Some records

━━━━━━━━

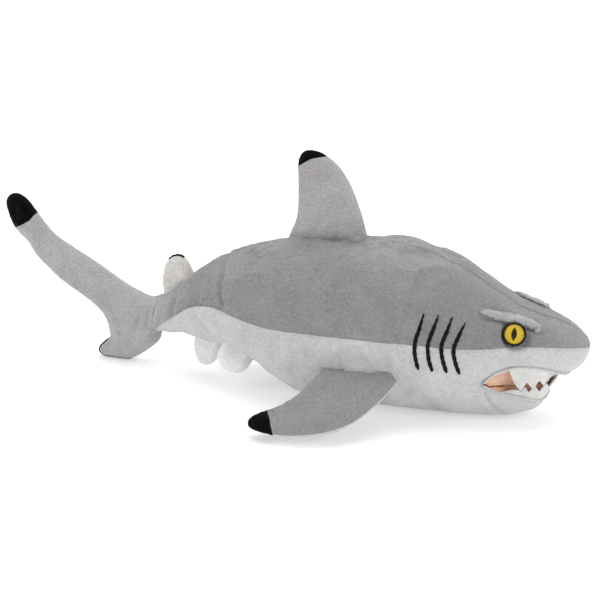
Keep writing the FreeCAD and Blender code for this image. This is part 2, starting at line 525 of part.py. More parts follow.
bad = [o.Name for o in doc.Objects if "Invalid" in o.State or "Error" in o.State]
print("objects in error:", bad)
os.makedirs("parts", exist_ok=True)
for o, name in NODES:
    s = o.Shape
    ok = not s.isNull() and s.isValid() and len(s.Solids) > 0
    b = s.BoundBox
    print("%-32s %s solids %d vol %.0f box (%.1f %.1f %.1f)-(%.1f %.1f %.1f)" % (name, "ok" if ok else "BAD", len(s.Solids), s.Volume if not s.isNull() else 0, b.XMin, b.YMin, b.ZMin, b.XMax, b.YMax, b.ZMax))
    s.exportStep("parts/%s.step" % name)
if bad:
    raise RuntimeError("objects in error: %s" % bad)
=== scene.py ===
import bpy, bmesh, math
import numpy as np
from mathutils import Vector, Matrix, kdtree
from mathutils.geometry import delaunay_2d_cdt


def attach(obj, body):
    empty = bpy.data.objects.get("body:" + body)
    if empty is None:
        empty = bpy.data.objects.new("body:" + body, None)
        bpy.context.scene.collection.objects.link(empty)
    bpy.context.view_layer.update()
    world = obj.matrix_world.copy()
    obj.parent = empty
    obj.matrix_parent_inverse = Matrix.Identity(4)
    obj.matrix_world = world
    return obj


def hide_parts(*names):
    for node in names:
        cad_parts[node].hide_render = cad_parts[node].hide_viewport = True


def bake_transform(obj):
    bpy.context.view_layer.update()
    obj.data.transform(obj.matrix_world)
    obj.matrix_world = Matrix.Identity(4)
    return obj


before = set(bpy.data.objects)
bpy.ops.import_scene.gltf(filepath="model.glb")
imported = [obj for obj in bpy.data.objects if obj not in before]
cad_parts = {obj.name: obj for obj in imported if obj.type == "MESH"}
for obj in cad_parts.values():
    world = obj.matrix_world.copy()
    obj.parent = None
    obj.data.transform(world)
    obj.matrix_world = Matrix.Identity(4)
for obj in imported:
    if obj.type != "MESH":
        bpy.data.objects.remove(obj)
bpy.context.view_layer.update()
MM = 0.001
pi = math.pi


# ------------------------------------------------------------------ numbers
def smooth(a, b, v):
    q = np.clip((np.asarray(v, float) - a) / (b - a), 0, 1)
    return q * q * (3 - 2 * q)


def pchip(xs, ys):
    xs, ys = np.asarray(xs, float), np.asarray(ys, float)
    h, d = np.diff(xs), np.diff(ys) / np.diff(xs)
    m = np.zeros_like(ys)
    m[0], m[-1] = d[0], d[-1]
    for i in range(1, len(xs) - 1):
        if d[i - 1] * d[i] > 0:
            w1, w2 = 2 * h[i] + h[i - 1], h[i] + 2 * h[i - 1]
            m[i] = (w1 + w2) / (w1 / d[i - 1] + w2 / d[i])

    def f(x):
        x = np.clip(x, xs[0], xs[-1])
        i = np.clip(np.searchsorted(xs, x) - 1, 0, len(xs) - 2)
        q = (x - xs[i]) / h[i]
        return ys[i] * (1 + 2 * q) * (1 - q) ** 2 + m[i] * h[i] * q * (1 - q) ** 2 + ys[i + 1] * q * q * (3 - 2 * q) + m[i + 1] * h[i] * q * q * (q - 1)
    return f


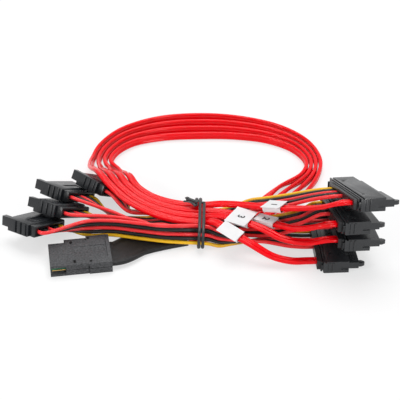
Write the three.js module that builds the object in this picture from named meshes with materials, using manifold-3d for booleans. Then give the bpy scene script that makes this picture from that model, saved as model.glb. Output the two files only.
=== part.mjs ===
// Breakout cable: one flat internal plug with a sleeved ribbon at one end, four wide drive plugs and
// four narrow power plugs at the other ends, four flat two-core data cables coiled into one loop,
// twenty power wires, four number labels and one twist tie. Millimetres, +Z up.
import * as THREE from "three";
import { mergeVertices } from "three/addons/utils/BufferGeometryUtils.js";
import Module from "manifold-3d";

const wasm = await Module();
wasm.setup();

const GAP = 0.3;
const CENTRE_X = 3;
const CENTRE_Y = -8.7;

const HOST_LENGTH = 33;
const HOST_WIDTH = 24.2;
const HOST_HEIGHT = 7;
const HOST_WALL = 1.4;
const HOST_PLACE = { x: -79.1, y: -71.5, z: 0, yaw: 9.07, pitch: 0, roll: 0 };
const CARD_THICK = 1;

const DRIVE_WIDTH = 42.5;
const DRIVE_HEIGHT = 7.2;
const DRIVE_COVER = 3.1;
const DRIVE_ENTRY = 2.2;
const DRIVE_BLOCK = 13.7;
const DRIVE_TONGUE = 8.6;
const DRIVE_PLACES = [
  { x: 72.9, y: -54.3, z: 37.2, yaw: 15, pitch: 7, roll: -18 },
  { x: 67.8, y: -50.7, z: 23.8, yaw: 11, pitch: 4, roll: -9.5 },
  { x: 70.8, y: -45.5, z: 11.8, yaw: 6, pitch: 2, roll: -4 },
  { x: 61.4, y: -47, z: 0, yaw: 3, pitch: 0, roll: 0 },
];

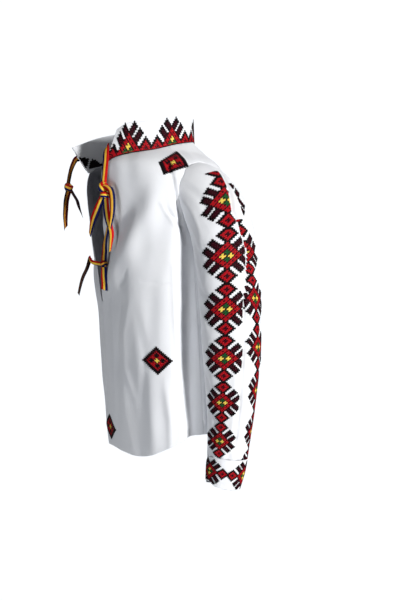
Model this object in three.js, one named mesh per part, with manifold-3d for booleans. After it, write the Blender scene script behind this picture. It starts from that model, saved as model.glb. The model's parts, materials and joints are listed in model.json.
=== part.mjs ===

━━━━━━━━

EXERCISE TASK ::
Output exactly those lines that lie from the line with "b.XMax, b.YMax, b.ZMax))" through the line with "obj.data.transform(world)", with both of those lines included.

FINISHED EXERCISE ::
    print("%-32s %s solids %d vol %.0f box (%.1f %.1f %.1f)-(%.1f %.1f %.1f)" % (name, "ok" if ok else "BAD", len(s.Solids), s.Volume if not s.isNull() else 0, b.XMin, b.YMin, b.ZMin, b.XMax, b.YMax, b.ZMax))
    s.exportStep("parts/%s.step" % name)
if bad:
    raise RuntimeError("objects in error: %s" % bad)
=== scene.py ===
import bpy, bmesh, math
import numpy as np
from mathutils import Vector, Matrix, kdtree
from mathutils.geometry import delaunay_2d_cdt


def attach(obj, body):
    empty = bpy.data.objects.get("body:" + body)
    if empty is None:
        empty = bpy.data.objects.new("body:" + body, None)
        bpy.context.scene.collection.objects.link(empty)
    bpy.context.view_layer.update()
    world = obj.matrix_world.copy()
    obj.parent = empty
    obj.matrix_parent_inverse = Matrix.Identity(4)
    obj.matrix_world = world
    return obj


def hide_parts(*names):
    for node in names:
        cad_parts[node].hide_render = cad_parts[node].hide_viewport = True


def bake_transform(obj):
    bpy.context.view_layer.update()
    obj.data.transform(obj.matrix_world)
    obj.matrix_world = Matrix.Identity(4)
    return obj


before = set(bpy.data.objects)
bpy.ops.import_scene.gltf(filepath="model.glb")
imported = [obj for obj in bpy.data.objects if obj not in before]
cad_parts = {obj.name: obj for obj in imported if obj.type == "MESH"}
for obj in cad_parts.values():
    world = obj.matrix_world.copy()
    obj.parent = None
    obj.data.transform(world)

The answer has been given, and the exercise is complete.